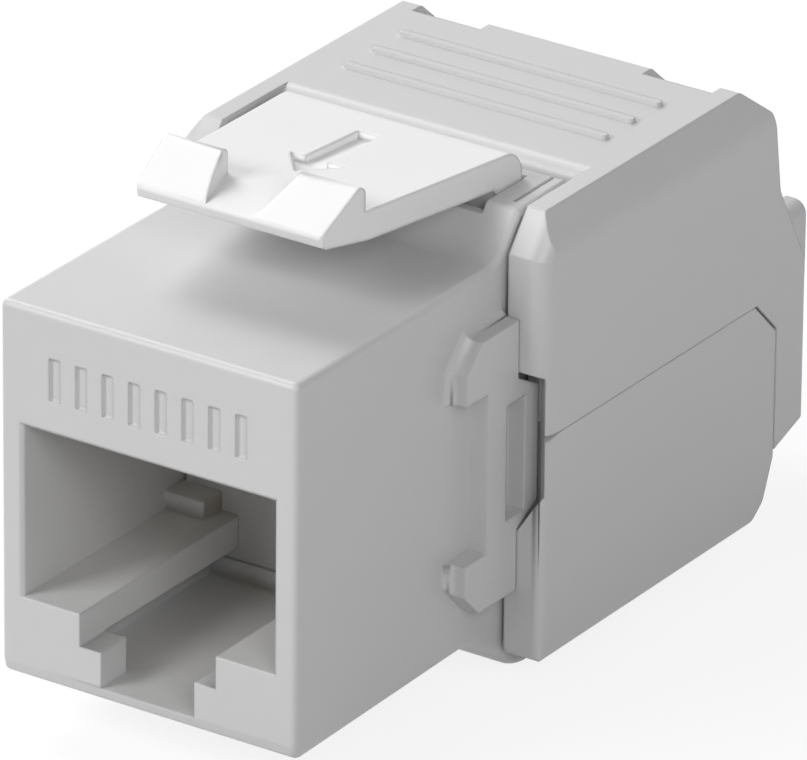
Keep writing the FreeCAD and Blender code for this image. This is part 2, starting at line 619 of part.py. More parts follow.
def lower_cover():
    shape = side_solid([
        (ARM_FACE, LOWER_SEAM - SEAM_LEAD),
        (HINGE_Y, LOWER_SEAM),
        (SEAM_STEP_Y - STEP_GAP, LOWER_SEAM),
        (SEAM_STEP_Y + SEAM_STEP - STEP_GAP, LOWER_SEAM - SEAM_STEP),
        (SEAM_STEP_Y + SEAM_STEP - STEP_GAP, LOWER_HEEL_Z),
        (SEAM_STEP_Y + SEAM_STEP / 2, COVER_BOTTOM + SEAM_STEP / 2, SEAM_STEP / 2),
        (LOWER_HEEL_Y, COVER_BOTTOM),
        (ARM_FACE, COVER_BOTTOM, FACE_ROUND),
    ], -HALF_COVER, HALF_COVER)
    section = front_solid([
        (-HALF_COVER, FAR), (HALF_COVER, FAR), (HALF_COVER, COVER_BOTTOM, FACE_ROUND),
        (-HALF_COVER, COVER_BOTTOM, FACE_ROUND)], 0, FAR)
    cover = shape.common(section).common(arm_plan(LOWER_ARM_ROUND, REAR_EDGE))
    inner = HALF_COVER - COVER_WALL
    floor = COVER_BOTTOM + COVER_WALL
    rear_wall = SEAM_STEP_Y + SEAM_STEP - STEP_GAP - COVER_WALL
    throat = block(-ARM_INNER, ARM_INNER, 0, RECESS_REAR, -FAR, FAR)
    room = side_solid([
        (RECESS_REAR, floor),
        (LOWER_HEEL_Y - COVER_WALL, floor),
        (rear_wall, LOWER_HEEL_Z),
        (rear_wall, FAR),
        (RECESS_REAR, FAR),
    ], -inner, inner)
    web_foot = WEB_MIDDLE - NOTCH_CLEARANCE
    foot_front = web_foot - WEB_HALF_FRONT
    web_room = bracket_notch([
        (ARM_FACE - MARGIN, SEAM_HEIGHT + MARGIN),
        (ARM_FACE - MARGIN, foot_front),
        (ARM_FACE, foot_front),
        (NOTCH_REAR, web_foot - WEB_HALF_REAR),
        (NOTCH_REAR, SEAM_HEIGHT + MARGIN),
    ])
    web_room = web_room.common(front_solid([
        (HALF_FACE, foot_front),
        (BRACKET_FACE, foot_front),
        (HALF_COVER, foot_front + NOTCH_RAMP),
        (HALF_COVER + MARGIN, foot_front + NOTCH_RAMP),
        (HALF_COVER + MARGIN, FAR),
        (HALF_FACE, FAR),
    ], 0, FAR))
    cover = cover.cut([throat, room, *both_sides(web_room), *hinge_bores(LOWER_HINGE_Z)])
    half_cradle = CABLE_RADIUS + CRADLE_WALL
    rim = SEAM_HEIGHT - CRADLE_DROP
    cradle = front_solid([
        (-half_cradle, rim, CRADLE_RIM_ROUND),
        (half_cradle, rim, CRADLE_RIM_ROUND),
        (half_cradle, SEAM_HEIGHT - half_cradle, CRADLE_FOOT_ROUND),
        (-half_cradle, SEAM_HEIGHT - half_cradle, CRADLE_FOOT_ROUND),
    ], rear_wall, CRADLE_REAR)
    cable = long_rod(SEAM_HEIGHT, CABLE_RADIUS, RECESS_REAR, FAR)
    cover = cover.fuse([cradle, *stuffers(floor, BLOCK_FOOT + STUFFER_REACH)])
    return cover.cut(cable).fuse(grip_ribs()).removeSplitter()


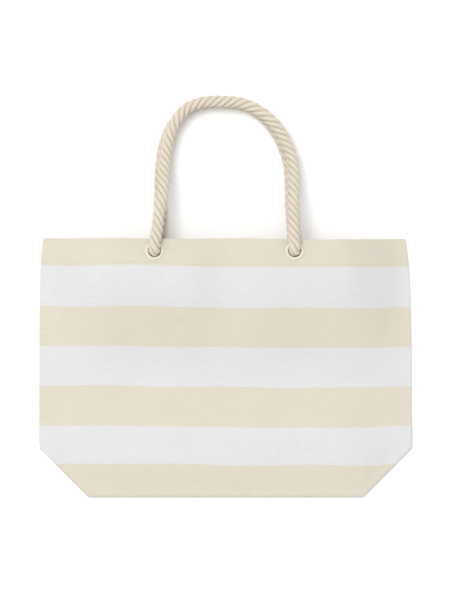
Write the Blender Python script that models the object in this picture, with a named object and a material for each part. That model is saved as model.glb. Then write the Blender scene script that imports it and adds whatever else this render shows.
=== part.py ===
--------
### [EXERCISE DETAILS]
Every record above should be output exactly.

### [THE RESPONSE]
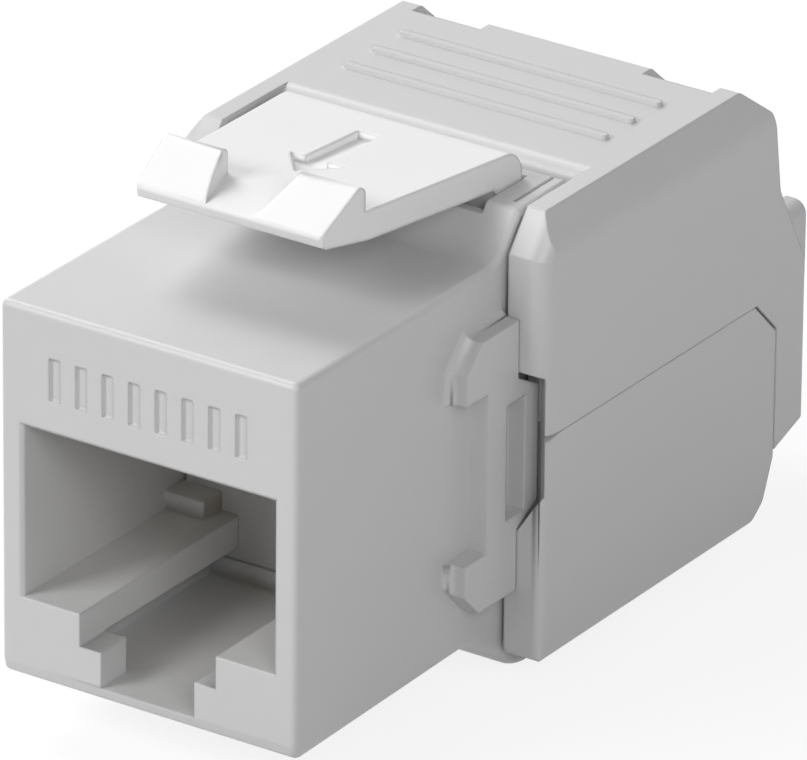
Keep writing the FreeCAD and Blender code for this image. This is part 2, starting at line 619 of part.py. More parts follow.
def lower_cover():
    shape = side_solid([
        (ARM_FACE, LOWER_SEAM - SEAM_LEAD),
        (HINGE_Y, LOWER_SEAM),
        (SEAM_STEP_Y - STEP_GAP, LOWER_SEAM),
        (SEAM_STEP_Y + SEAM_STEP - STEP_GAP, LOWER_SEAM - SEAM_STEP),
        (SEAM_STEP_Y + SEAM_STEP - STEP_GAP, LOWER_HEEL_Z),
        (SEAM_STEP_Y + SEAM_STEP / 2, COVER_BOTTOM + SEAM_STEP / 2, SEAM_STEP / 2),
        (LOWER_HEEL_Y, COVER_BOTTOM),
        (ARM_FACE, COVER_BOTTOM, FACE_ROUND),
    ], -HALF_COVER, HALF_COVER)
    section = front_solid([
        (-HALF_COVER, FAR), (HALF_COVER, FAR), (HALF_COVER, COVER_BOTTOM, FACE_ROUND),
        (-HALF_COVER, COVER_BOTTOM, FACE_ROUND)], 0, FAR)
    cover = shape.common(section).common(arm_plan(LOWER_ARM_ROUND, REAR_EDGE))
    inner = HALF_COVER - COVER_WALL
    floor = COVER_BOTTOM + COVER_WALL
    rear_wall = SEAM_STEP_Y + SEAM_STEP - STEP_GAP - COVER_WALL
    throat = block(-ARM_INNER, ARM_INNER, 0, RECESS_REAR, -FAR, FAR)
    room = side_solid([
        (RECESS_REAR, floor),
        (LOWER_HEEL_Y - COVER_WALL, floor),
        (rear_wall, LOWER_HEEL_Z),
        (rear_wall, FAR),
        (RECESS_REAR, FAR),
    ], -inner, inner)
    web_foot = WEB_MIDDLE - NOTCH_CLEARANCE
    foot_front = web_foot - WEB_HALF_FRONT
    web_room = bracket_notch([
        (ARM_FACE - MARGIN, SEAM_HEIGHT + MARGIN),
        (ARM_FACE - MARGIN, foot_front),
        (ARM_FACE, foot_front),
        (NOTCH_REAR, web_foot - WEB_HALF_REAR),
        (NOTCH_REAR, SEAM_HEIGHT + MARGIN),
    ])
    web_room = web_room.common(front_solid([
        (HALF_FACE, foot_front),
        (BRACKET_FACE, foot_front),
        (HALF_COVER, foot_front + NOTCH_RAMP),
        (HALF_COVER + MARGIN, foot_front + NOTCH_RAMP),
        (HALF_COVER + MARGIN, FAR),
        (HALF_FACE, FAR),
    ], 0, FAR))
    cover = cover.cut([throat, room, *both_sides(web_room), *hinge_bores(LOWER_HINGE_Z)])
    half_cradle = CABLE_RADIUS + CRADLE_WALL
    rim = SEAM_HEIGHT - CRADLE_DROP
    cradle = front_solid([
        (-half_cradle, rim, CRADLE_RIM_ROUND),
        (half_cradle, rim, CRADLE_RIM_ROUND),
        (half_cradle, SEAM_HEIGHT - half_cradle, CRADLE_FOOT_ROUND),
        (-half_cradle, SEAM_HEIGHT - half_cradle, CRADLE_FOOT_ROUND),
    ], rear_wall, CRADLE_REAR)
    cable = long_rod(SEAM_HEIGHT, CABLE_RADIUS, RECESS_REAR, FAR)
    cover = cover.fuse([cradle, *stuffers(floor, BLOCK_FOOT + STUFFER_REACH)])
    return cover.cut(cable).fuse(grip_ribs()).removeSplitter()


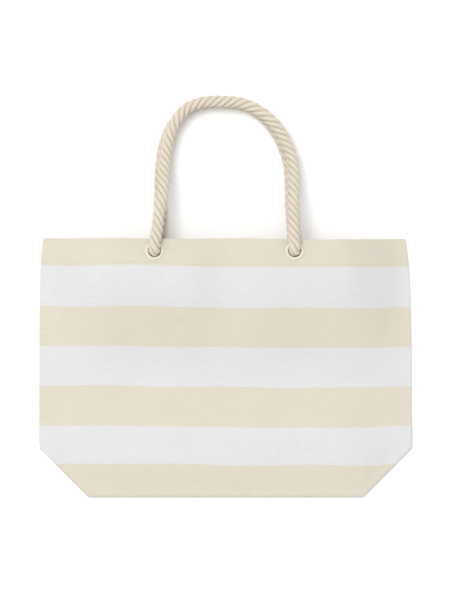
Write the Blender Python script that models the object in this picture, with a named object and a material for each part. That model is saved as model.glb. Then write the Blender scene script that imports it and adds whatever else this render shows.
=== part.py ===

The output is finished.